Parental smoking damages kids’ vascular systems

Article

As if reasons didn’t already abound as to why parents shouldn’t smoke, parental cigarette smoking deleteriously affects children’s vascular health up to 25 years after exposure, putting kids at greater risk as adults for stroke and cardiovascular disease, according to the first prospective study of its kind.

 

As if reasons didn’t already abound as to why parents shouldn’t smoke, parental cigarette smoking deleteriously affects children’s vascular health up to 25 years after exposure, putting kids at greater risk as adults for stroke and cardiovascular disease, according to the first prospective study of its kind.

Researchers in Australia and Finland found that adult children of 2 parents who smoked when the children were young or adolescents had greater carotid intimamedia thickness (IMT) as measured by ultrasound, and a vascular age that was 3.3 years greater, than adult children of 2 nonsmoking parents. An editorial accompanying the study explains that IMT is a well-characterized, noninvasive marker of atherosclerosis that is predictive of future cardiovascular events.

The investigators included in their study 2,401 participants from the Cardiovascular Risk in Young Finns Study and 1,375 participants of the Childhood Determinants of Adult Health study. They followed these 2 independent cohorts for up to 25 years.

The difference on average in IMT between the grown children of 2 smokers and the grown children of 2 nonsmoking parents was 0.015 mm. Perhaps most interesting is that the effects persisted independent of whether the grown child was a smoker as an adult or had other cardiovascular risk factors.
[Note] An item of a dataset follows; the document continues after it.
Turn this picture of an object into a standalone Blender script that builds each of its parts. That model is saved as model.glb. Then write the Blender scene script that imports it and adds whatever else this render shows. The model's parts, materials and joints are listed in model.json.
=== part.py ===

Increased IMT was only present when both parents smoked, suggesting that the level of exposure is important.

The investigators say their data demonstrate the pervasive effect of earlier-in-life exposure to parental smoking on the arterial health of children into adulthood. They point out that although rates of smoking are decreasing across most of the developed world, it is people aged 20 to 40 years who are still most likely to smoke and to become parents.